India, on the other hand, had pursued import substitution for industrialisation for more than first 40 years after achieving independence. When it opened its economy to the world outside starting in the late 1980s but more fully after 1991when the then Finance Minister Manmohan Singh had to deal with a serious balance of payments crisis, the Indians continued to be cautious about foreign participation.

Although the “license raj” that owed its existence to Jawaharlal Nehru’s socialisation of the Indian economy was dismantled, the participation of foreign capital remained constrained. It was allowed in a limited way into some sectors of the economy. Its involvement in the sectors of finance and retail trade was quite severely constrained. Foreigners were also not encouraged to participate in the development of the social sectors, in particular education. The Indians were now making an effort to open their education sector. They indicated that new incentives will be offered to private operators from the outside to enter the education market.

The Indian budget also promised a major effort in improving the quality and reach of physical infrastructure. The development of high-class highways was to be given special attention. In the budget for the railways, there was promise that quality of the services provided will be greatly improved by developing high speed railways. Here the two countries have adopted different approaches. The Chinese, having anticipated that a rapidly developing economy will need a well functioning transport system, began to invest in highways and railways early on. The Indians were now playing catch-up.
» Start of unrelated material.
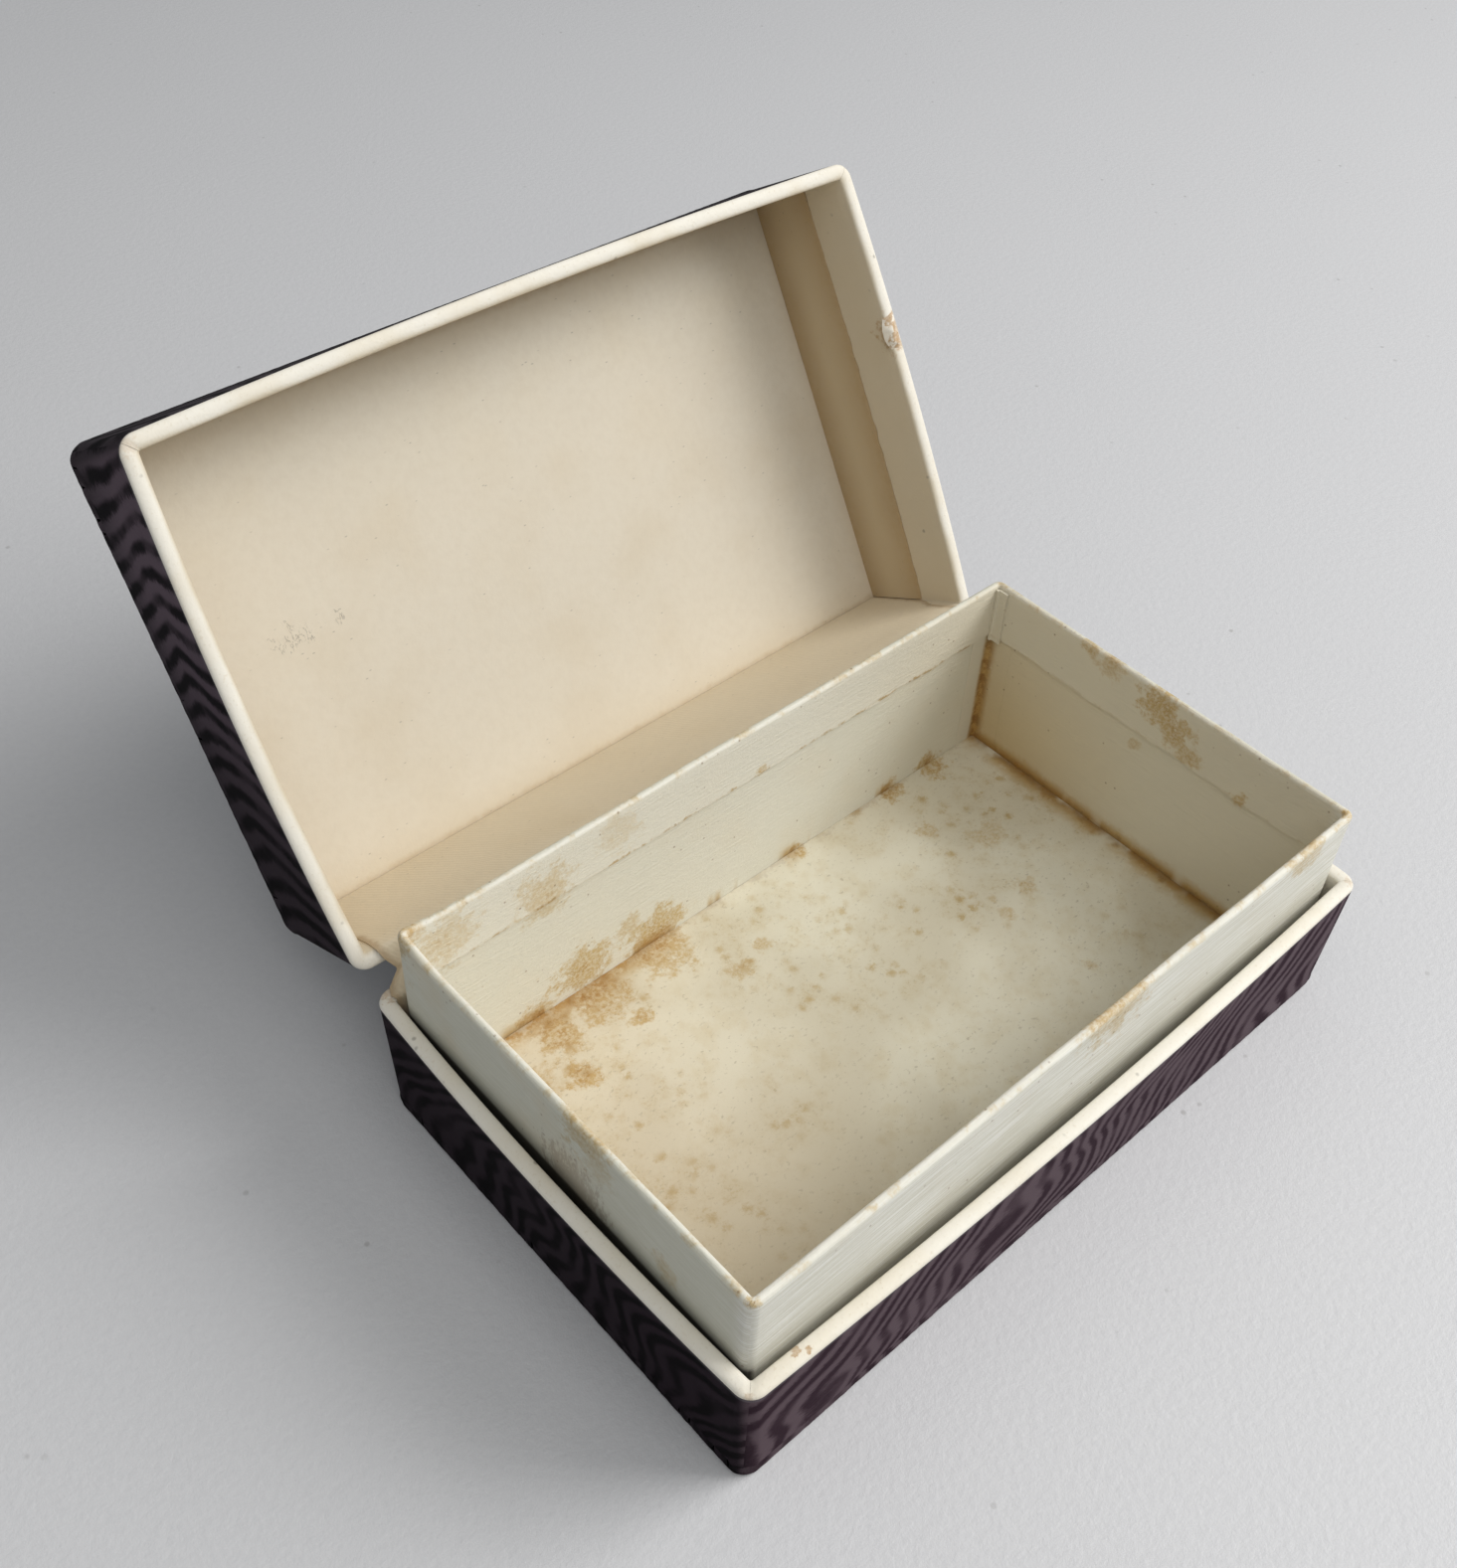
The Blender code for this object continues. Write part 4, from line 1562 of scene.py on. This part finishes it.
@dataclass
class HingePaper:
    """The strip that joins the back walls: up the base's wall, round the fold, along the lid's."""

    hinge: Hinge
    base: Tray
    lid: Tray
    lid_floor: float
    caliper: float = 0.15 * MM
    drop: float = 8 * MM
    columns: int = 110
    fold_reach: float = 1.2 * MM
    crumple: Unevenness = Unevenness(0.106132 * MM, 1.3 * MM, 13.0)
    crumple_reach: float = 1.6 * MM

    def section(self) -> list[tuple[float, float, float, bool]]:
        """The strip's section on the closed box, from the base's wall to the lid's floor.

        Returns:
            For each row its y, its z, its margin from the end walls, and whether it is the lid's.
        """
        wall = self.base.half_width - self.base.wall - GLUE
        _, tip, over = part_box("hinge_paper_base_leaf")[1]
        under = self.hinge.closed_box("hinge_paper_lid_leaf")[0].z
        base = [(wall, over - self.drop, 2.6 * MM), (wall, over - 4 * MM, 2.4 * MM),
                (wall, over - 0.5 * MM, 2.1 * MM), (wall + 0.15 * MM, over - 0.12 * MM, 1.9 * MM),
                (wall + 0.5 * MM, over, 1.7 * MM), ((wall + tip) / 2, over, 2.2 * MM),
                (tip, over, 4.3 * MM)]
        far = self.lid_floor - GLUE
        lid = [(tip, under, 4.4 * MM), ((wall + tip) / 2, under, 3.5 * MM),
               (wall + 0.5 * MM, under, 3.2 * MM), (wall + 0.15 * MM, under + 0.12 * MM, 3.1 * MM),
               (wall, under + 0.5 * MM, 3.1 * MM)]
        closed = self.lid.wall + 0.17 * MM
        lid += [(wall - self.lid.draft * share, under + (far - under) * share, margin)
                for share, margin in ((0.15, 3.3 * MM), (0.28, 3.3 * MM), (0.40, 2.3 * MM), (0.48, closed),
                                      (0.6, closed), (0.8, closed), (1.0, closed))]
        return [(*row, False) for row in base] + [(*row, True) for row in lid]

    def build(self) -> None:
        """Shape the strip where it is at rest, bent round the fold between base and lid."""
        opening = self.hinge.opening()
        rows = []
        for y, z, margin, on_lid in self.section():
            half = self.base.half_length - margin
            free = abs(y - self.hinge.pivot.y) < self.fold_reach
            row = []
            for x in spread(-half, half, self.columns):
                point = Vector((x, y, z))
                near_end = math.exp(-((half - abs(x)) / self.crumple_reach) ** 2)
                if free:
                    point += self.crumple.at(point) * near_end
                row.append(opening @ point if on_lid else point)
            rows.append(row)
        piece = Sheet("hinge_strip", rows, self.caliper, Facing.IN, crisp=60.0).build()
        first_on_lid = [on_lid for *_, on_lid in self.section()].index(True)
        base_tip, lid_tip = rows[first_on_lid - 1][0], rows[first_on_lid][0]
        finish = Lining(ground=(0.70, 0.61, 0.455), laid=True, length=2 * rows[0][-1].x,
                        dark_end_reach=1.2 * MM).make("hinge_lining")
        piece.data.materials.clear()
        piece.data.materials.append(finish)
        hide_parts("hinge_paper_base_leaf", "hinge_paper_lid_leaf")
        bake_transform(piece)
        log.info("hinge: one strip bending between base and lid")


# ---------------------------------------------------------------- studio


@dataclass(frozen=True)
class Camera:
    """The view: from the front left and above, close to the box."""

    eye: Vector = Vector((-0.10409, -0.08101, 0.17485))
    ahead: Vector = Vector((0.50822, 0.49641, -0.70377))
    up: Vector = Vector((0.45076, 0.54299, 0.70851))
    lens: float = 39.71
    sensor: float = 36.0
    clip: tuple[float, float] = (0.01, 20.0)
    shift: tuple[float, float] = (-0.0307, -0.0084)

    def build(self) -> None:
        """Place the camera and make it the scene's own."""
        data = bpy.data.cameras.new("view")
        data.lens = self.lens
        data.sensor_width = self.sensor
        data.shift_x, data.shift_y = self.shift
        data.clip_start, data.clip_end = self.clip
        camera = bpy.data.objects.new("view", data)
        back = -self.ahead.normalized()
        right = self.up.cross(back).normalized()
        above = back.cross(right)
        turn = Matrix((right, above, back)).transposed().to_4x4()
        camera.matrix_world = Matrix.Translation(self.eye) @ turn
        bpy.context.scene.collection.objects.link(camera)
        bpy.context.scene.camera = camera


@dataclass(frozen=True)
class SoftBox:
    """A square area light that looks at the box."""

    name: str
    place: Vector
    size: float
    power: float
    tint: Colour = (1.0, 1.0, 1.0)

    def build(self) -> None:
        """Hang the light."""
        data = bpy.data.lights.new(self.name, "AREA")
        data.shape = "SQUARE"
        data.size = self.size
        data.energy = self.power
        data.color = self.tint
        lamp = bpy.data.objects.new(self.name, data)
        lamp.location = self.place
        lamp.rotation_euler = (-self.place).to_track_quat("-Z", "Y").to_euler()
        bpy.context.scene.collection.objects.link(lamp)


@dataclass(frozen=True)
class Studio:
    """A plain pale floor under soft light from the front right."""

    floor_half: float = 5.0
    floor_drop: float = 0.05 * MM
    paint: Colour = (0.66, 0.66, 0.675)
    paint_dull: Colour = (0.58, 0.58, 0.60)
    specks: Colour = (0.30, 0.29, 0.28)
    sky: Colour = (0.93, 0.97, 1.0)
    sky_strength: float = 0.24
    lights: tuple[SoftBox, ...] = (
        SoftBox("window", Vector((0.585, -0.375, 0.60)), 0.55, 6.7, (1.0, 0.99, 0.97)),
        SoftBox("ceiling", Vector((-0.15, -0.42, 0.95)), 0.9, 3.9, (1.0, 0.99, 0.96)),
    )

    def build(self) -> None:
        """Lay the floor, hang the lights and set the surroundings."""
        self.lay_floor()
        world = bpy.data.worlds.new("surroundings")
        world.use_nodes = True
        background = world.node_tree.nodes["Background"]
        background.inputs["Color"].default_value = (*self.sky, 1.0)
        background.inputs["Strength"].default_value = self.sky_strength
        bpy.context.scene.world = world
        for light in self.lights:
            light.build()
        bpy.context.scene.view_settings.view_transform = "Standard"

    def lay_floor(self) -> None:
        """Lay the floor under the box and paint it."""
        mesh = bmesh.new()
        bmesh.ops.create_grid(mesh, x_segments=2, y_segments=2, size=self.floor_half)
        data = bpy.data.meshes.new("floor")
        mesh.to_mesh(data)
        mesh.free()
        floor = bpy.data.objects.new("floor", data)
        floor.location.z = -self.floor_drop
        bpy.context.scene.collection.objects.link(floor)
        floor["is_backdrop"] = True
        mix = Recipe("floor_paint")
        place = mix.body_place()
        grain = mix.cloud(place, 1.1 * MM, 4.0, 0.7)
        shade = mix.cloud(place, 60 * MM, 2.0)
        colour = mix.blend(grain.rise(0.35, 0.7) * 0.25 + shade * 0.2, self.paint, self.paint_dull)
        dust = mix.cells(place, 7 * MM).rise(0.07, 0.03) * shade.rise(0.45, 0.6)
        colour = mix.blend(dust * 0.45, colour, self.specks)
        data.materials.append(mix.finish(colour, 0.5, mix.relief(grain, 0.10 * MM)))


def write_sizes() -> None:
    """Work out the CAD box and the visual model's box as plain lists; the lists are not kept.
    """
    boxes = {"cad": CAD_BOX, "visual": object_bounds()}
    {name: [list(corner) for corner in box] for name, box in boxes.items()}


def main() -> None:
    """Build the box from the table up, then the studio round it."""
    logging.basicConfig(level=logging.INFO, format="%(name)s: %(message)s")
    noise.seed_set(NOISE_SEED)
    hinge = Hinge.from_record()
    base = Base()
    base.build()
    Neck().build()
    lid = Lid(hinge, base.tray)
    lid.build()
    HingePaper(hinge, base.tray, lid.tray, lid.floor[0].z).build()
    Studio().build()
    Camera().build()
    write_sizes()


if __name__ == "__main__":
    main()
There are subtle differences in overall direction of public policy in the two countries. It is growth with continued emphasis on poverty alleviation in the case of India. It is considerably greater focus on distribution while maintaining a reasonable rate of growth in China’s case.

The Indian policy statement can be read as more directed at foreign audiences while that of the Chinese was more aimed at its own citizenry. New Delhi seemed anxious to make the case to foreign investors that the country should be a major destination for the funds they controlled.

With a high trade deficit and with still lower rate of savings than China’s, New Delhi was more dependent on foreign capital flows. It would like these to take the form of foreign direct investment. Portfolio investments were welcome but they had proven in the past to be a very volatile source of external flows.

However, to receive FDI in large amounts, potential investors had to be convinced that the Indian economy could expand at the rates that were comparable to those achieved by China and sustained over a long time. Minister Mukherjee, by repeatedly underscoring that a double digit rate of growth was well within India’s grasp and that such a rate of expansion could be sustained over time, was speaking to the foreign investor.

The audience for Prime Minister Wen was mostly within the country. He and his colleagues had heard the people. The people had voiced many concerns. The escalating price of urban housing was one of them. The discrimination against migrant workers said to number 240 million was another. Not only were their wages relatively low, they did not have access to the many social services that were available to the common urban dweller. They were also not secure about their place of residence. The Chinese law and practice required the unemployed to return to their place of origin.

Voices had also been raised about corruption in the ranks of the Communist party. The more informed public opinion that had the knowledge of such affairs was also worried about the widening income disparity. While Deng Xiaoping had famously said that it was glorious to be rich, he did not envision the kind of wealth accumulation that had occurred under the watch of his successors. It was interesting that an authoritarian structure was being so sensitive to the concerns of the common men and women. The Chinese prime minister promised to reduce the gap between the rich and the poor and between the more advanced parts of the country and those that had fallen behind.

In sum, Beijing and New Delhi were moving forward but were taking slightly different routes. For India achieving high growth rates was critical; for China, there had to be renewed commitment to improving the lot of the poor.